In the entries that follow, the first line to write out is the one containing "Continue the Blender", and the last is the one containing "badge and the back.". Reproduce that stretch exactly, with nothing before or after it.
---------- DATA LISTING
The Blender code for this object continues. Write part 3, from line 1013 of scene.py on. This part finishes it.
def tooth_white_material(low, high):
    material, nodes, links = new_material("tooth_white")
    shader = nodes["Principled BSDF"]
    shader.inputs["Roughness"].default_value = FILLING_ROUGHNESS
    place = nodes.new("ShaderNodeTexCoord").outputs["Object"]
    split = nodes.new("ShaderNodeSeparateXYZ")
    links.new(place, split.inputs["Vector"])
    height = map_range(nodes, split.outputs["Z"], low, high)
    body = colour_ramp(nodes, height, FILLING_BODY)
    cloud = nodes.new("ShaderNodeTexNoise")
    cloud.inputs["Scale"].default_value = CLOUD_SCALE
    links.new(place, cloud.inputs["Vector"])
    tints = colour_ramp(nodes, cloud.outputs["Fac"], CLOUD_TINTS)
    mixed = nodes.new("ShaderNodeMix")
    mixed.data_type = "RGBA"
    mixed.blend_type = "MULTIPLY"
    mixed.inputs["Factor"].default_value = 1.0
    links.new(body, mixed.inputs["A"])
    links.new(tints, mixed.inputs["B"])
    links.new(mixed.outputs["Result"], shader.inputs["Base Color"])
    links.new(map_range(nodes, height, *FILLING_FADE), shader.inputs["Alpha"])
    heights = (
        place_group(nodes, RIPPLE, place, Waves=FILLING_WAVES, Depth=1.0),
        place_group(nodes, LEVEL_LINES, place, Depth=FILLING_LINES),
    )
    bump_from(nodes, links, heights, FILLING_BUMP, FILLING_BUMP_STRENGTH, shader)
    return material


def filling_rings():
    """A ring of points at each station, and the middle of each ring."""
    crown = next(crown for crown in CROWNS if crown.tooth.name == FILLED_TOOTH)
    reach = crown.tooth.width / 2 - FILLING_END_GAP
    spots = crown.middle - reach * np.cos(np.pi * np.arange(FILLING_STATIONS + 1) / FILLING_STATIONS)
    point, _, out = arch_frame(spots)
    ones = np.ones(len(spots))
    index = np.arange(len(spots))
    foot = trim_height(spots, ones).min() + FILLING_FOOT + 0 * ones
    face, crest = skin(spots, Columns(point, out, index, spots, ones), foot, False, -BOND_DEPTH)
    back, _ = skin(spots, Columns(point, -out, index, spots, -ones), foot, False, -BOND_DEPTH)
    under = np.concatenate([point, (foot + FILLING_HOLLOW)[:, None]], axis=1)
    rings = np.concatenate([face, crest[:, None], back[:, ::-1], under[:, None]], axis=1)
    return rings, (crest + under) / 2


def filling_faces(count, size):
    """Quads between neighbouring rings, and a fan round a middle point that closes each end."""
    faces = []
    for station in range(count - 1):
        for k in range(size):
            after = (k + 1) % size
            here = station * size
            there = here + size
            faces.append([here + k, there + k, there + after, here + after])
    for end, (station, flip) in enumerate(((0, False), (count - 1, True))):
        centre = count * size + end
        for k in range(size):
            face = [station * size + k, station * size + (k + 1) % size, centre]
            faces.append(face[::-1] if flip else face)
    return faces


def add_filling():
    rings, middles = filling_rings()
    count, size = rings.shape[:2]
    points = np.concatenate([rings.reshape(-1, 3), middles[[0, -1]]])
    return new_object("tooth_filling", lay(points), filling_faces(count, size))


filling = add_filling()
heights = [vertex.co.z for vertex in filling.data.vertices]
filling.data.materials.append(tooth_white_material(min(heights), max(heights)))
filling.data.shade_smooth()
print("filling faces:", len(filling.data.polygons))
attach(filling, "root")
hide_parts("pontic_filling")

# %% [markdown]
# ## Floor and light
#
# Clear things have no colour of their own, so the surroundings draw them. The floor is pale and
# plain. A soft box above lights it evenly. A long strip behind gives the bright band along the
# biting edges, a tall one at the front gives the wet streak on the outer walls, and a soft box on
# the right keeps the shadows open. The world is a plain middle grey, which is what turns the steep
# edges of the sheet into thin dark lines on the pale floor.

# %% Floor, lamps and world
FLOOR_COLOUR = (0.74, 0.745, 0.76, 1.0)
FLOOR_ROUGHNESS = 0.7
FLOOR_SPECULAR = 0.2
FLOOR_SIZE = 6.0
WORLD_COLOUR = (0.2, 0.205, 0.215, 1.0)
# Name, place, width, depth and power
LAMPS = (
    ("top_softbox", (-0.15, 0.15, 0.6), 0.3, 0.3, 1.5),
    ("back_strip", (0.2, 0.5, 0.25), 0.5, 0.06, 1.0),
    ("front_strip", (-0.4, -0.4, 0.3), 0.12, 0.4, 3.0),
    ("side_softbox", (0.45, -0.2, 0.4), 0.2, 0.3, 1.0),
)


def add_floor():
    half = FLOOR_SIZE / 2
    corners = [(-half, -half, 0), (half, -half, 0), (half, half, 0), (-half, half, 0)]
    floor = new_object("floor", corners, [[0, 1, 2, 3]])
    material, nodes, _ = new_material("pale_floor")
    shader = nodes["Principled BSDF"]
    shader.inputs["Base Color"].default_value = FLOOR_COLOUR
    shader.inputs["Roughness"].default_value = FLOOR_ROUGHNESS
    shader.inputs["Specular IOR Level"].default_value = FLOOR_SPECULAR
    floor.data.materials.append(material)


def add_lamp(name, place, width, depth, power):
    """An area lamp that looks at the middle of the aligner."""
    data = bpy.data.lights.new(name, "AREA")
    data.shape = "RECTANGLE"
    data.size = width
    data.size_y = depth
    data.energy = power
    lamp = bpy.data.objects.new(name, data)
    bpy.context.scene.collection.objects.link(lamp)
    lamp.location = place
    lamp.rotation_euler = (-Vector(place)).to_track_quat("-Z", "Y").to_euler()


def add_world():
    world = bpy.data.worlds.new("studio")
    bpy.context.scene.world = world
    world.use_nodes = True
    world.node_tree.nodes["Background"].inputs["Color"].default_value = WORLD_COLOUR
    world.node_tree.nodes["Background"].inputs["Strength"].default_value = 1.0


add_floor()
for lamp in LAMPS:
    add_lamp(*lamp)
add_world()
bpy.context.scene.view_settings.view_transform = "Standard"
--------------------
---------- DATA LISTING
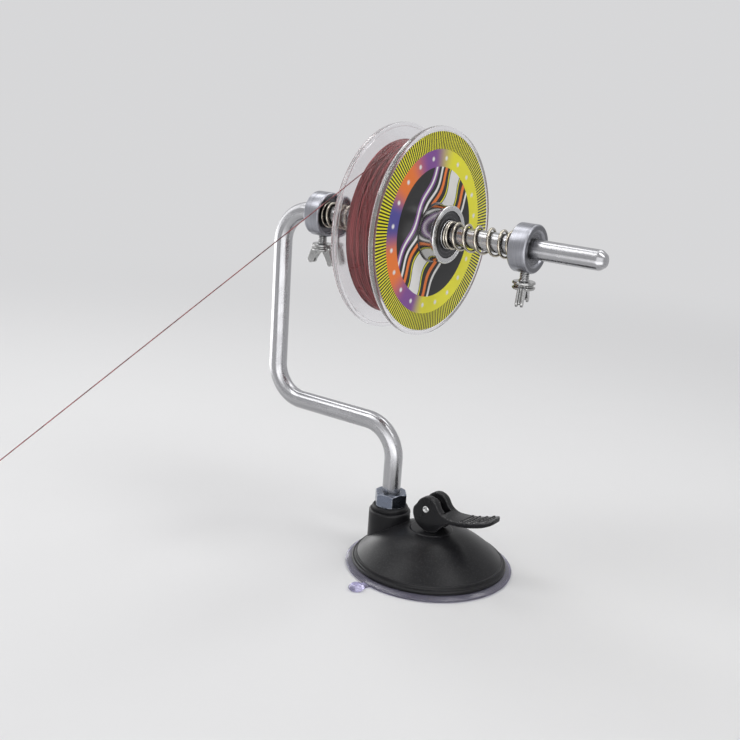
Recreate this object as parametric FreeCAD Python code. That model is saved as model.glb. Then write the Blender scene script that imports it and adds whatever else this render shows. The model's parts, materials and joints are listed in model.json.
--------------------
---------- DATA LISTING
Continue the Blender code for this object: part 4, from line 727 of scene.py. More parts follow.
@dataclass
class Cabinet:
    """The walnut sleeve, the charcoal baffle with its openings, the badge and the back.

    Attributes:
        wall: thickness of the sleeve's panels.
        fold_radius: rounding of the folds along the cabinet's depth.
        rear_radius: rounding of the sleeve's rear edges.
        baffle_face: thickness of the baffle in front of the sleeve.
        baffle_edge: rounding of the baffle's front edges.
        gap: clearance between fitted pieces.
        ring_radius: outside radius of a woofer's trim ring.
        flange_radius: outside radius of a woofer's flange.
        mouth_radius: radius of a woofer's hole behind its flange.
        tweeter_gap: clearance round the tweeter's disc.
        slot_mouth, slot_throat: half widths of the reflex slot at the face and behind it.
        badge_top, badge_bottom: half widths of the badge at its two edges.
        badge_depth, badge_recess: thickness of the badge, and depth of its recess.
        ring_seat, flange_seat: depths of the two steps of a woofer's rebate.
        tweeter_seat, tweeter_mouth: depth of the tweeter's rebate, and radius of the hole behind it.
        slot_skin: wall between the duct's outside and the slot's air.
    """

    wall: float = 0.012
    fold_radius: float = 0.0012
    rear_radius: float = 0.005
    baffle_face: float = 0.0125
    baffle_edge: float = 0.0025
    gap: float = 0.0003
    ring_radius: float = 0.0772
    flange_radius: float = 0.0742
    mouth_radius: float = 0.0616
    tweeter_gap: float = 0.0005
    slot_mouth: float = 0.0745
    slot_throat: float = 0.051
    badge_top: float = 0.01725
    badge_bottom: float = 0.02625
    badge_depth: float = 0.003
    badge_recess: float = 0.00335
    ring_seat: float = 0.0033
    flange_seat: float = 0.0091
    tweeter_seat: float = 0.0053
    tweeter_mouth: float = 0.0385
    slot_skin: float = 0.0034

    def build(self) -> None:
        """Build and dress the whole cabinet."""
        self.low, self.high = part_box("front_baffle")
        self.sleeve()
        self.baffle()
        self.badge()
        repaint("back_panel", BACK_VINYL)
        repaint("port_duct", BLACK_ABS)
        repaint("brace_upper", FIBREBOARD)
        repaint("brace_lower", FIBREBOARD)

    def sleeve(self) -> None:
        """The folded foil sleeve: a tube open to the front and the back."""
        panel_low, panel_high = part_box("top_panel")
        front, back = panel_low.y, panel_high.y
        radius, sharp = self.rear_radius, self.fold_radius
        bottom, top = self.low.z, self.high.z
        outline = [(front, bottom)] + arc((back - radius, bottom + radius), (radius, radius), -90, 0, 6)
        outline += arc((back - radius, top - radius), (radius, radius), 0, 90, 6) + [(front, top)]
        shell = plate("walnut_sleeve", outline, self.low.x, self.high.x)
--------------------
* REPLY TO THE EXERCISE *
Continue the Blender code for this object: part 4, from line 727 of scene.py. More parts follow.
@dataclass
class Cabinet:
    """The walnut sleeve, the charcoal baffle with its openings, the badge and the back.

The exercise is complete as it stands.